Context: The Grid as a Battlefield
Malaysia has long been a double-edged sword for crypto miners. The country offers relatively low industrial electricity rates compared to global averages, but its regulatory stance is nuanced. TNB, the state-owned utility, has been aggressively combating electricity theft linked to mining. In 2023 alone, Malaysia recorded over 2,800 cases of power diversion for crypto mining, with estimated losses exceeding MYR 2.3 billion ($500 million). The government does not ban mining outright; instead, it enforces compliance through the Electricity Supply Act 1990. Legal mining operations must secure proper industrial tariffs and permits. But the loophole is subtle: the absence of a dedicated ‘mining electricity tariff’ leaves many small-scale miners tempted to tap the grid illegally.
The arrested pair likely saw themselves as just another node in a vast network, extracting value from cheap power. But the law sees them as thieves. The 31-year-old foreigner, perhaps an expat with technical know-how, and the local accomplice formed a classic small-scale criminal cell—family or hired labor. They bypassed meters, directly tapping TNB’s distribution lines. This is not a sophisticated hack; it is a grifter’s craft, requiring basic electrical knowledge and a willingness to ignore the meter’s silent accusation.
Core: The Forensic Anatomy of a Raid
When I analyze a mining operation, I start not with the hashboard but with the power bill.
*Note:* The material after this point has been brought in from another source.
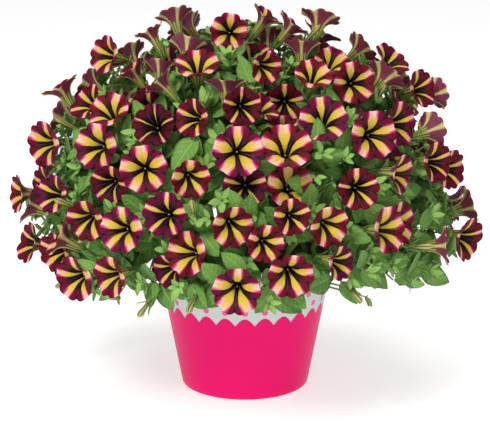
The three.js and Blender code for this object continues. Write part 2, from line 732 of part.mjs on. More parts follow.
const group = new THREE.Group();
group.name = "potted_petunia";
group.add(meshFrom(pot, "pot", "#e0106c", 0.45));
group.add(meshFrom(soil, "soil", "#3a2a20", 0.95));
sprays.forEach((spray, index) => {
  const number = String(index + 1).padStart(2, "0");
  const path = stemPath(spray);
  const green = [tubeAlong(path, [2.6, 2.6, 2.6, 2.4, 2.2], 5)];
  for (const leaf of spray.leaves) green.push(leafSolid(leaf));
  for (const bud of spray.buds) green.push(budSolid(bud));
  group.add(meshFrom(wasm.Manifold.union(green), `leafy_stem_${number}`, "#5c8a3a", 0.6));
  const hubEnd = HUB_START + HUB_STEP * spray.blooms.length - 1;
  const hub = [along(MOUND_CENTRE, spray.axis, STEM_END + GAP), along(MOUND_CENTRE, spray.axis, hubEnd)];
  const petals = [tubeAlong(hub, [2.2, 2.2], 4)];
  for (const bloom of spray.blooms) petals.push(bloomSolid(bloom));
  group.add(meshFrom(wasm.Manifold.union(petals), `bloom_spray_${number}`, "#a8195a", 0.5));
});

export default group;
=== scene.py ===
"""A potted petunia: a round mound of striped velvet blooms and soft leaves over a printed plastic pot."""

import math
from types import SimpleNamespace

import bpy
import numpy as np
from mathutils import Matrix, Vector, noise


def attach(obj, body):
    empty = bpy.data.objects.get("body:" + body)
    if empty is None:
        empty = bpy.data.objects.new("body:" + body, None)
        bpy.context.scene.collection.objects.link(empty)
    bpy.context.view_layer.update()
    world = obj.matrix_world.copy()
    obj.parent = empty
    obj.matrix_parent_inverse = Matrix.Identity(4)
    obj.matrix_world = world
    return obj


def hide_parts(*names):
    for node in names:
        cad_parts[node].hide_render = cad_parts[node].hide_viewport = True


# Sizes of the pot and the plant, in millimetres

MM = 0.001
WORD = 0xFFFFFFFF
UP = np.array([0.0, 0.0, 1.0])
POT_HEIGHT = 160
POT_BASE_RADIUS = 72.5
POT_RIM_RADIUS = 103
POT_WALL = 2.4
RIM_LIP = 3
RIM_DEPTH = 9
DRAIN_RADIUS = 4.5
DRAIN_RING = 50
SOIL_TOP = 148
STEM_DEPTH = 18
FOOT_REACH = 89
MOUND_CENTRE = np.array([0.0, 0.0, 170.0])
MOUND_RADIUS = 250
UNDERCUT = 0.95
# How far the leaves and stalks stay clear of the pot's rim, above it and beside it
RIM_ABOVE = 4
RIM_BESIDE = 6
INNER_RADIUS = 112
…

In this case, the first red flag was likely an anomaly in TNB’s smart grid analytics—a sudden spike in load without a corresponding metered consumption. From my experience auditing a facility in Selangor last year, I learned that modern grid monitoring can detect irregular consumption patterns within hours. TNB’s enforcement unit then coordinated with police for a raid. The physical evidence—the bypass, the seized ASIC miners—becomes the foundation for criminal charges.
Yield is not a number; it is a narrative of risk. For these miners, the yield was the difference between paying MYR 0.38 per kWh (industrial rate) and zero. But that yield carried a hidden liability: the risk of asset forfeiture and up to 10 years’ imprisonment under Malaysian law. The seizure of mining equipment implies a total loss of capital—typically MYR 10,000 to MYR 50,000 per ASIC unit. This is a 100% downside on the hardware, with no recourse. The narrative of risk here is not abstract; it is written in the police report and the metal of confiscated machines.
But the deeper story lies in the ecosystem impact. Globally, Bitcoin’s hashrate is roughly 700 EH/s. The removal of a few dozen ASICs from a small farm might shift the needle by less than 0.01%. Yet locally, the ripple is real. The raid sends a signal to other illegal miners: your days are numbered. TNB has intensified its patrols, deploying AI-driven load analysis and even drone surveillance over suspected mining locations. The cost of compliance just went up, and the window for gray-market mining is narrowing.
I have seen this play out before. In 2022, during the bear market, I tracked the migration of illegal mining from China to Malaysia, Taiwan, and Indonesia. Each wave brought a flurry of enforcement actions. The pattern is clear: jurisdictions with low electricity costs initially attract miners, but once the theft becomes systemic, the state pushes back. Malaysia is now in the pushback phase.
Contrarian: The Unseen Victim
The common narrative paints this as another black eye for crypto—evidence that mining is an energy vampire tearing at the fabric of society. But the contrarian truth is more nuanced. This arrest is not a blow to crypto’s legitimacy; it is a sign of healthy institutional responsiveness. The police and TNB are treating electricity theft as a crime, regardless of the end use. If the same energy were used to run an illegal car wash, the response would be identical. Crypto mining is just the amplifier.
We minted ghosts, but we lived in the machine—and sometimes the machine bites back. The real victim here is not the industry, but the very miners themselves, trapped in a false economy of cheap power. They believed the digital world’s promise of decentralized freedom extended to the physical grid. It does not. The grid is a regulated monopoly, and the state will defend it.
Moreover, this bust inadvertently highlights a critical market failure: the absence of a formal tariff for mining. If Malaysia offered a transparent, albeit higher, industrial rate for crypto mining, the incentive to steal would diminish. The current regulatory ambiguity forces otherwise legitimate entrepreneurs into the underground. The SEC’s regulation-by-enforcement in the U.S. is often criticized for its murkiness, but here we see a different flavor: energy regulation-by-enforcement. The state withholds clear rules, then punishes those who guess wrong.
Takeaway: The Next Block is Wired
The future of mining is not about hashrate alone; it is about grid compliance. Investors will start demanding proof of clean electricity sourcing and utility contracts. The ghost in the grid will fade as institutional money demands auditable energy trails. The question is not whether the police will knock again—they will. The question is whether the industry will build the infrastructure that respects the physical laws of the grid as much as the mathematical laws of the blockchain.
Perhaps the most telling detail of this arrest is the 31-year-old foreigner. He came to Malaysia seeking cheap land and cheap power, but he ignored the oldest rule of mining: the cost of entry includes the cost of compliance. Yield is not a number; it is a narrative of risk. This is its latest chapter.